SERVFAIL looking up CAA for some host names but not others in the same zone

My domain is: stibo.dk

We're using cert-manager v1.11.1 to issue certificates via DNS-01 for a number of hosts in the stibo.dk domain, reissuing existing certificates and issuing new certificates works perfectly, but for a select few issuance fails with:

E0525 11:42:54.803799 1 sync.go:379] cert-manager/challenges/acceptChallenge "msg"="error waiting for authorization" "error"="acme: authorization error for asciinema.stibo.dk: 400 urn:ietf:params:acme:error:dns: DNS problem: SERVFAIL looking up CAA for asciinema.stibo.dk - the domain's nameservers may be malfunctioning" "dnsName"="asciinema.stibo.dk" "resource_kind"="Challenge" "resource_name"="asciinema.stibo.dk-tmv5j-3528835467-1941497609" "resource_namespace"="asciinema" "resource_version"="v1" "type"="DNS-01"

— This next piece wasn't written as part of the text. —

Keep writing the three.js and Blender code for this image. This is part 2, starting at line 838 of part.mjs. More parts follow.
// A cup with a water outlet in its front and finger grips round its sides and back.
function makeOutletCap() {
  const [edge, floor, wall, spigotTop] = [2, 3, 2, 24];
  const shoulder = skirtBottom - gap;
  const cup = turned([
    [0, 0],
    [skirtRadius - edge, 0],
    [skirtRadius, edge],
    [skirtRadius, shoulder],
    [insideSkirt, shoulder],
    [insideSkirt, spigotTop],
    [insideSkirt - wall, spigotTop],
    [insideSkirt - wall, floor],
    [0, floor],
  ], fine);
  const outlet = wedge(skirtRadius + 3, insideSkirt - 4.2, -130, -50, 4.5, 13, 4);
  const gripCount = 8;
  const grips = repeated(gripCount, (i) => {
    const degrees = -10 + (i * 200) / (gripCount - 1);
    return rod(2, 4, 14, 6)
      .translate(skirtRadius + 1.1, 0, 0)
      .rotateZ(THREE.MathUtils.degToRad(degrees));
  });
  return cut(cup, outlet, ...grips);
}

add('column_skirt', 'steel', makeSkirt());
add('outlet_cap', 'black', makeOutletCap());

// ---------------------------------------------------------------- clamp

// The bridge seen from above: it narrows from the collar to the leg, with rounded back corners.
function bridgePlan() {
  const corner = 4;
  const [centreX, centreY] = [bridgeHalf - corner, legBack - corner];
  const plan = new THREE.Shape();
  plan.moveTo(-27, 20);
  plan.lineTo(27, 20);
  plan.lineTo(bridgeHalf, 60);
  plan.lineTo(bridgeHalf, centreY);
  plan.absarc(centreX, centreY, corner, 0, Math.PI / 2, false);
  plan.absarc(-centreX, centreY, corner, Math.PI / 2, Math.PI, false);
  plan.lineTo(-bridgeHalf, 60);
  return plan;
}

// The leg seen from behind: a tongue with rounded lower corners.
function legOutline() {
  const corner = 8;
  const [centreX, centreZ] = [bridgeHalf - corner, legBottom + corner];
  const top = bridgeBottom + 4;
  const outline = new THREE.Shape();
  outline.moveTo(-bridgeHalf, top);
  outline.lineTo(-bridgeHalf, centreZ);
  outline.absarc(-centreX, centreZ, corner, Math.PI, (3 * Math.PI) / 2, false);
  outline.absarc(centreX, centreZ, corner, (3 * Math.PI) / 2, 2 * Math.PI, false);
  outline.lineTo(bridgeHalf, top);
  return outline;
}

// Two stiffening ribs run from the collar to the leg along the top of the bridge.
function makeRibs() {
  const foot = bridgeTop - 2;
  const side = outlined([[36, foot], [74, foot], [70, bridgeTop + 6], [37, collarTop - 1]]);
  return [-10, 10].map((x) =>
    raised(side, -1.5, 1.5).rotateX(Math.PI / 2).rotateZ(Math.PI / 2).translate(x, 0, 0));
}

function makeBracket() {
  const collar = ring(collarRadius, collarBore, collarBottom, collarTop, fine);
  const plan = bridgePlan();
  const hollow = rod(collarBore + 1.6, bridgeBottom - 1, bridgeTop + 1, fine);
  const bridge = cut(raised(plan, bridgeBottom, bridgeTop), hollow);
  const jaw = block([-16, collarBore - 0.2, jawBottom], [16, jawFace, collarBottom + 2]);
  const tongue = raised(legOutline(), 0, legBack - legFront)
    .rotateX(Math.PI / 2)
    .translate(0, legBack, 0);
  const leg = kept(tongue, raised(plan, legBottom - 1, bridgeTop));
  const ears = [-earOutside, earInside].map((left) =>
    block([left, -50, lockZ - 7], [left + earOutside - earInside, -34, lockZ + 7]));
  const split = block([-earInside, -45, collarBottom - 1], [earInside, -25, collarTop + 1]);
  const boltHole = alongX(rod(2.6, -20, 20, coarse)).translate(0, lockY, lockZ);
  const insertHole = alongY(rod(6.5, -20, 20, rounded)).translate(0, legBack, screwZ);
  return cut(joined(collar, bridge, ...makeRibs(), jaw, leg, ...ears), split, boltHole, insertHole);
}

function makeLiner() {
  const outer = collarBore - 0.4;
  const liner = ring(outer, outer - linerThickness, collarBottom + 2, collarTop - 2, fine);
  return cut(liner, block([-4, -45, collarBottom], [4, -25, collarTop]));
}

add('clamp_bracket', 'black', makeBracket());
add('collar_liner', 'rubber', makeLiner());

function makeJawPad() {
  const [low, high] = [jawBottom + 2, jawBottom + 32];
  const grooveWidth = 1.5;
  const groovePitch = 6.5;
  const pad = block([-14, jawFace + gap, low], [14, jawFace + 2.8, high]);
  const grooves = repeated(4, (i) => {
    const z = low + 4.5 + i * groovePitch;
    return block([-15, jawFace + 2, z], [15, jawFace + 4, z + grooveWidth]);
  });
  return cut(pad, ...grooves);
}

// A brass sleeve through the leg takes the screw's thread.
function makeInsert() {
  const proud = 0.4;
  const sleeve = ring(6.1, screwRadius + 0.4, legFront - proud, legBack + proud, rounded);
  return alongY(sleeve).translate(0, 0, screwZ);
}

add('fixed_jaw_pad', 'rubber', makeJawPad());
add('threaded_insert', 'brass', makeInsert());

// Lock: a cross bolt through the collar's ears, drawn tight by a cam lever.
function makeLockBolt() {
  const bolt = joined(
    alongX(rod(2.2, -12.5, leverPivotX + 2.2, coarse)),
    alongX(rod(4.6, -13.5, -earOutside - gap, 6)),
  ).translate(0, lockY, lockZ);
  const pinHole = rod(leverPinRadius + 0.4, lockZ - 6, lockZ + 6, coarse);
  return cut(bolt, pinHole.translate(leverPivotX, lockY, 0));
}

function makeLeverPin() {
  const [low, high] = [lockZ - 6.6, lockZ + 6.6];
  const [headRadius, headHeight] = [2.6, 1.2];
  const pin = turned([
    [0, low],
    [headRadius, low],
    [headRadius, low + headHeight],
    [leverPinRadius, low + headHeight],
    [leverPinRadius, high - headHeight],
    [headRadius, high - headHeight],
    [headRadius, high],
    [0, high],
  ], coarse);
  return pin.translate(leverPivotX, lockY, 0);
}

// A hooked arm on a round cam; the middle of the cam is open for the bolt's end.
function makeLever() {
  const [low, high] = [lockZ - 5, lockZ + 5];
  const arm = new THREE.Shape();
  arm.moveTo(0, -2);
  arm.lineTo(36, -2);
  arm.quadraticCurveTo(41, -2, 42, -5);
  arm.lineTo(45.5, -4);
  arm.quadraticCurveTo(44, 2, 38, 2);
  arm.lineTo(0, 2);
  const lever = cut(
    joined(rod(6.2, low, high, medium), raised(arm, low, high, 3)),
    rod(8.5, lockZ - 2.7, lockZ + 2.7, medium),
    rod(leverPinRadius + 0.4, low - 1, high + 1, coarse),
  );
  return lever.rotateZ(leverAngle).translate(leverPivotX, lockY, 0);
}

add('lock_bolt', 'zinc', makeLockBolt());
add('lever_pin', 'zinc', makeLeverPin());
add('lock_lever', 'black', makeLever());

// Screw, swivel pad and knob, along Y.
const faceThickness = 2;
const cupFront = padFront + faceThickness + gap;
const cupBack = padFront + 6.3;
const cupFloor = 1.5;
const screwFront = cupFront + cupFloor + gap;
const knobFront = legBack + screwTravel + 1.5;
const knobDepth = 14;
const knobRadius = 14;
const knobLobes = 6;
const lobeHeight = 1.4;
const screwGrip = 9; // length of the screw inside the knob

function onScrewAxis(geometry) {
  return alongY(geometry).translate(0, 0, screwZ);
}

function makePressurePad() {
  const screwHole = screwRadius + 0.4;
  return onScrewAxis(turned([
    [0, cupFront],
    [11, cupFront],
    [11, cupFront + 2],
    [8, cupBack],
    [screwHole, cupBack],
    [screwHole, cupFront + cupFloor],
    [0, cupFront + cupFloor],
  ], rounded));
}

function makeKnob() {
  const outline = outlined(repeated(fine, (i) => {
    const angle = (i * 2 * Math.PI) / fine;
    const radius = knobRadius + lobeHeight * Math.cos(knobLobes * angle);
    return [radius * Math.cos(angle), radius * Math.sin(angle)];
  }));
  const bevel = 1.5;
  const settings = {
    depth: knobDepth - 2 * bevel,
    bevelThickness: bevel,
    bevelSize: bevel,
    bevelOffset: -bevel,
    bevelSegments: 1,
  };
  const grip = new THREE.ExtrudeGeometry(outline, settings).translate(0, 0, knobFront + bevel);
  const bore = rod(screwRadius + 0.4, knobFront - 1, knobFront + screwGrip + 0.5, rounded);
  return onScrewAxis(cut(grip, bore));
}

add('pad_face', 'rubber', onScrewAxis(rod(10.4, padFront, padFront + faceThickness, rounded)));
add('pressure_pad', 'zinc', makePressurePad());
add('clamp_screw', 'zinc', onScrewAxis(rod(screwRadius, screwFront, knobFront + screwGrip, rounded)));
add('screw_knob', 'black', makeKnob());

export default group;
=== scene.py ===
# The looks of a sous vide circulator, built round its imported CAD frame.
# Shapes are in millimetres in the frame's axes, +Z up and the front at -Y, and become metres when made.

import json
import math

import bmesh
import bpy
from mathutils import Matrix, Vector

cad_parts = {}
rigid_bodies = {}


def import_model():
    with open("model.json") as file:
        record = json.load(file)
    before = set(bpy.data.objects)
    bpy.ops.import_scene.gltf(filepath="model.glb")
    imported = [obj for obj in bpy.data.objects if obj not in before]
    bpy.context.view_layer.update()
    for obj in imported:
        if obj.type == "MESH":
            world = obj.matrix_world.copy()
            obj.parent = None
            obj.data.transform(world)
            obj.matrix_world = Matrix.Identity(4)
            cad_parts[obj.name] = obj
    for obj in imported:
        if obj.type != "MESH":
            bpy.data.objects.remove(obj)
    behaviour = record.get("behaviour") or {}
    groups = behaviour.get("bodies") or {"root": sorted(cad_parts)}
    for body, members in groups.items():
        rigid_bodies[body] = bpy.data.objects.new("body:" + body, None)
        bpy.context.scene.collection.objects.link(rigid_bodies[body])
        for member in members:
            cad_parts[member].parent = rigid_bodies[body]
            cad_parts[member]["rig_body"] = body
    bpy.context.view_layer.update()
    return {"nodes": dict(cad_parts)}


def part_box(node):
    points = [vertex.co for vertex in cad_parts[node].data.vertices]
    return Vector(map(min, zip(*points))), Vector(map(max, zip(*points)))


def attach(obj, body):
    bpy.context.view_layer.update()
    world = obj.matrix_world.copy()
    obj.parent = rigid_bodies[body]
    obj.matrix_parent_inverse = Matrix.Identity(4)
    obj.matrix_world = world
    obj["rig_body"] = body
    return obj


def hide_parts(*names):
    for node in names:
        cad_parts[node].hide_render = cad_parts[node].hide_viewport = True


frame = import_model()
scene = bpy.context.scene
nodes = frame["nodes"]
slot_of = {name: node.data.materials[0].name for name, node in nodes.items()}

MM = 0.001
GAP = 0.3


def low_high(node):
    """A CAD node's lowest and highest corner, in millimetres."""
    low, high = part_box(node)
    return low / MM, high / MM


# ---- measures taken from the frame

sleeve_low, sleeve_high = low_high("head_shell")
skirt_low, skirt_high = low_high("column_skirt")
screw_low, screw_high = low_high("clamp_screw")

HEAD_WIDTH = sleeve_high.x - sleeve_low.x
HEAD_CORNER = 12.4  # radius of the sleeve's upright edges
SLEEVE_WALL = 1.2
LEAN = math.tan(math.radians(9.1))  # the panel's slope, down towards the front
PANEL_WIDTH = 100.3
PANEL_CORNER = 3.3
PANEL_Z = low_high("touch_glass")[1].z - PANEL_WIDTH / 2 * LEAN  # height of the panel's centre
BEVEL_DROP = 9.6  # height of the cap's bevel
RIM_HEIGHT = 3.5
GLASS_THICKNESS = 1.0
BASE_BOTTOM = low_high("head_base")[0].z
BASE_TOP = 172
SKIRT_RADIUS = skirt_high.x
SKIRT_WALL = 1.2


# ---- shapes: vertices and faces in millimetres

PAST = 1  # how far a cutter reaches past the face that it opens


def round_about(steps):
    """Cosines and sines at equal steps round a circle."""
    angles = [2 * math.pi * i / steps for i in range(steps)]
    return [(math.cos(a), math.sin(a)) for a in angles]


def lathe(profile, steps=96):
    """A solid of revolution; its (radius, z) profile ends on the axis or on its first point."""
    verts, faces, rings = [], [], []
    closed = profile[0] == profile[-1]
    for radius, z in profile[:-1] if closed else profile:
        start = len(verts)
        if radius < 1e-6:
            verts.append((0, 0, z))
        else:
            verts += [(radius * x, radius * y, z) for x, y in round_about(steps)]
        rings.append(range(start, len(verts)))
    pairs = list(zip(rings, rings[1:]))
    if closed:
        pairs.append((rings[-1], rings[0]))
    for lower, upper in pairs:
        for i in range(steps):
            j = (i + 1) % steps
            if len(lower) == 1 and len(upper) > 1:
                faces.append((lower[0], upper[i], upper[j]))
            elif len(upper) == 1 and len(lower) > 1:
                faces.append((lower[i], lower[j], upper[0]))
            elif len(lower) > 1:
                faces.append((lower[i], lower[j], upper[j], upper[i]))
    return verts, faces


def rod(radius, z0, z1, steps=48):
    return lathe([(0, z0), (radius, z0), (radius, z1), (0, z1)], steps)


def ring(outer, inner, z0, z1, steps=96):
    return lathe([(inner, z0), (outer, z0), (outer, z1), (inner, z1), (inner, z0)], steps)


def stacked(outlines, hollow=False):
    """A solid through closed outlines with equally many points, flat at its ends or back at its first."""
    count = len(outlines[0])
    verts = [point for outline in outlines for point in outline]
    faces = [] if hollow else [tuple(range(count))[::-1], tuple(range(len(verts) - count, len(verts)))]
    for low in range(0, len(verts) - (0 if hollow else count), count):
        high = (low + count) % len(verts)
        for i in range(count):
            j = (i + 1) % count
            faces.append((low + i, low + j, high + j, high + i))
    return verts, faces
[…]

The above error doesn't show up for other similar (and working) certificates of the same zone.

The CAA record is fine :

❯ dig @8.8.8.8 -tCAA stibo.dk
stibo.dk.               3600    IN      CAA     0 issue "letsencrypt.org"

The certificate was first created on may 19 2022 and was issued and renewed several times until renewal stopped working about a month ago.

I can't figure out any difference between the certificates that work and those that don't.

I don't think anything has changed at our side.

Can anyone spare a clue?

You're looking at the CAA record for stibo.dk, but the error is for the full name (which it has to check first): SERVFAIL looking up CAA for asciinema.stibo.dk

And that request doesn't work:

$ dig -tCAA asciinema.stibo.dk

; <<>> DiG 9.16.38-RH <<>> -tCAA asciinema.stibo.dk
;; global options: +cmd
;; Got answer:
;; ->>HEADER<<- opcode: QUERY, status: SERVFAIL, id: 13970
;; flags: qr rd ra; QUERY: 1, ANSWER: 0, AUTHORITY: 0, ADDITIONAL: 1

https://dnsviz.net/d/asciinema.stibo.dk/dnssec/?rr=257&a=all&ds=all&ta=.&tk=

https://unboundtest.com/m/CAA/asciinema.stibo.dk/CLISN7WE

You don't need a CAA record for the full name, but if you don't have one the DNS server needs to correctly respond NOERROR (that there are no records) instead of giving an error.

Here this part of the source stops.